Poverty, fifty-eight children, nine sister-wives, and a murderous, rival cult leader brother-in-law
Irene Spencer's life story shows the destructive side of polygamy
Contact: Diane Morrow, 800-927-1517
DALLAS/FT. WORTH, Texas, Aug. 21 /Christian Newswire/ -- Illegal in the U.S. and prohibited by the mainline Mormon church in 1890, the practice of polygamy still survives today and in fact may be on the verge of a resurgence. Those still practicing plural marriage, termed fundamentalists, believe in attaining God-like status based on the number of wives and children a man possesses.
At 16 years old Irene Spencer became the second wife of her brother-in-law Verlan LeBaron in 1953. From a fourth generation polygamous family, it had been drilled into the young girl that plural marriage was required to enter Heaven. A few months later, the government raided one of the polygamists' camps at Short Creek, Arizona and the LeBarons fled to Mexico, joining Verlan's fundamentalist brothers Joel and Ervil.
Some fifty-four years later, Spencer, now in a monogamous marriage, reveals the trials and tribulations of being a polygamist's wife. "I wanted to be able to tell it like it is," says Spencer in Shattered Dreams (Center Street, 1599957191, Aug 2007). "All the books I had read on Mormon polygamy were vivid accounts of sacrificing women who upheld and emphatically stated they loved 'the Principle.' Yet, I was convinced that these committed women had done as I'd been taught to do--to stubbornly maintain its advantages over monogamy."

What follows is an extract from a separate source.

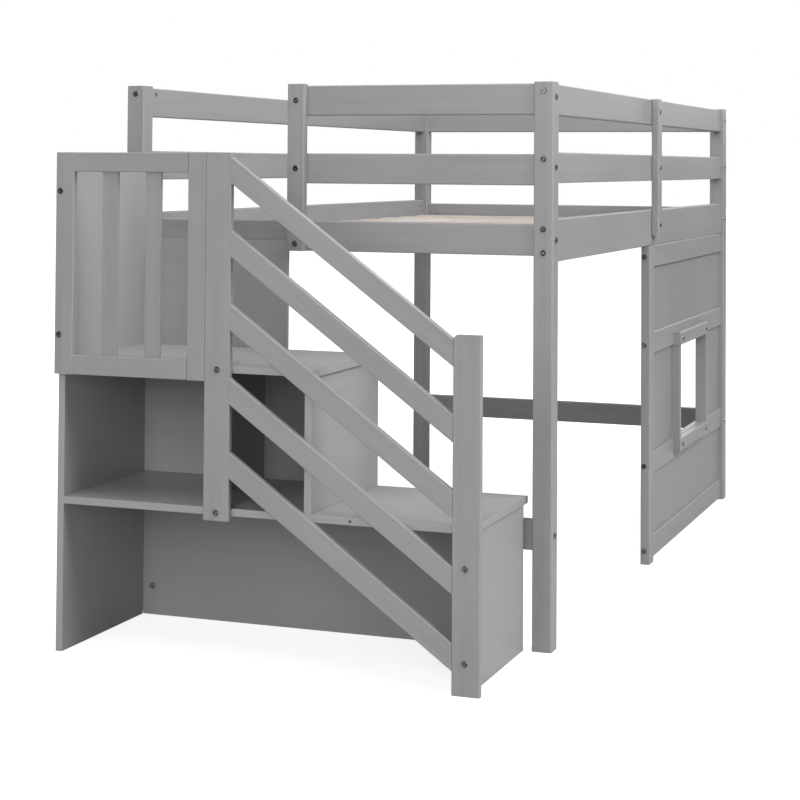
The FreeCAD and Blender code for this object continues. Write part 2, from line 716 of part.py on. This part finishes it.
cam_blank = doc.addObject("Part::Cylinder", "cam_blank")
bind(cam_blank, "Radius", "cam_d / 2")
bind(cam_blank, "Height", "cam_depth - cam_gap")
bind(cam_blank, "Placement.Base.z", "cam_gap")
cam_slot = doc.addObject("Part::Box", "cam_slot")
bind(cam_slot, "Length", "cam_d * 0.6")
bind(cam_slot, "Width", "1.6")
bind(cam_slot, "Height", "2 + cam_gap")
bind(cam_slot, "Placement.Base.x", "-cam_d * 0.3")
bind(cam_slot, "Placement.Base.y", "-0.8")
cam_master = doc.addObject("Part::Cut", "cam_lock")
cam_master.Base = cam_blank
cam_master.Tool = cam_slot
doc.recompute()


def repeated(name, shapes):
    feature = doc.addObject("Part::Feature", name + "_set")
    feature.Shape = Part.makeCompound(shapes)
    feature.Placement = FreeCAD.Placement()
    nodes[name] = feature


def moved(master, placement):
    shape = master.Shape.copy()
    shape.Placement = placement.multiply(shape.Placement)
    return shape


for name, master, holes in masters:
    repeated(name, [moved(master, hole.Placement) for hole in holes])

# A nut lies at the blind end of its hole, so that its bore is on the bolt.
nut_shapes = []
nut_seat = FreeCAD.Vector(0, 0, (value("rail_t") - value("nut_l")) / 2)
for hole, bolt_axis in nuts:
    placement = hole.Placement.multiply(FreeCAD.Placement(nut_seat, FreeCAD.Rotation()))
    bore_way = placement.Rotation.multVec(FreeCAD.Vector(1, 0, 0))
    wanted = FreeCAD.Vector(1, 0, 0) if bolt_axis == "x" else FreeCAD.Vector(0, 1, 0)
    if abs(bore_way.dot(wanted)) < 0.5:
        quarter = FreeCAD.Placement(FreeCAD.Vector(), FreeCAD.Rotation(FreeCAD.Vector(0, 0, 1), 90))
        placement = placement.multiply(quarter)
    nut_shapes.append(moved(nut_master, placement))
repeated("barrel_nuts", nut_shapes)
repeated("cam_locks", [moved(cam_master, hole.Placement) for hole in cams])

# ---------------------------------------------------------------- check, write
for name, obj in nodes.items():
    obj.Label = name
doc.recompute()
for obj in doc.Objects:
    bad = [state for state in obj.State if state in ("Invalid", "Error")]
    if bad:
        raise RuntimeError("%s failed: %s" % (obj.Name, bad))
for name, obj in nodes.items():
    if obj.Shape.isNull() or not obj.Shape.isValid():
        raise RuntimeError("%s has no valid shape" % name)

os.makedirs("parts", exist_ok=True)
for name, obj in nodes.items():
    obj.Shape.exportStep("parts/%s.step" % name)
print("%d nodes written" % len(nodes))
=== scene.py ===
import math

import bpy
from mathutils import Euler, Matrix, Vector


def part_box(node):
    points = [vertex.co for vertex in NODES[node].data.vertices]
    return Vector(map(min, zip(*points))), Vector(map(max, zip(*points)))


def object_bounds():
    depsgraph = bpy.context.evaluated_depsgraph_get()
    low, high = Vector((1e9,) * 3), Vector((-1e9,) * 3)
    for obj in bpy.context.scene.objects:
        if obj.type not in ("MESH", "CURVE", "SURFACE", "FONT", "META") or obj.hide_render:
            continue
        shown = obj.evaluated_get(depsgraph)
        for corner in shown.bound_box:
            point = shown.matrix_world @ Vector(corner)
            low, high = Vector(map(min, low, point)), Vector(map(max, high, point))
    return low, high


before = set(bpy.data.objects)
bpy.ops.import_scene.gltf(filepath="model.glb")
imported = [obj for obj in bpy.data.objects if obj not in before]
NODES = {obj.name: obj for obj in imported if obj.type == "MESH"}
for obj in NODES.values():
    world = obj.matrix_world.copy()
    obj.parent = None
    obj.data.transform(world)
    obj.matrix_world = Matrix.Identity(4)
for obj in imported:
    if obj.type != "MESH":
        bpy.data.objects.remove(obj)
bounds_at_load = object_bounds()


# ------------------------------------------------------------------ node helpers
def new_material(name):
    """A node material; returns it with its node tree and its Principled shader."""
    material = bpy.data.materials.new(name)
    material.use_nodes = True
    tree = material.node_tree
    shader = next(n for n in tree.nodes if n.type == "BSDF_PRINCIPLED")
    return material, tree, shader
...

Irene's obedience, intended to guarantee her a place in Heaven, landed her in Hell on earth for the next twenty-five years, moving to and from various encampments in the Mexican deserts, mountains, Nicaragua and later, California. On the run from LeBaron's brother, Ervil, a psychotic who with his cult followers butchered twenty-five to thirty people including former wives, a daughter, and rival members of polygamous clans including brother Joel, the family-or at least Verlan-moved frequently.
During her twenty-eight year marriage to Verlan LeBaron, who later became President of The Church of The Firstborn, a cult group within the fundamentalist Mormon movement, Spencer bore thirteen of LeBaron's fifty-eight children while sharing her husband with nine other women. Sharing communal chores, moving often, living in sub-standard conditions in remote villages, mass child-rearing-for a time caring for twenty-six children on her own-Spencer's toughest cross to bear was sharing her husband's love.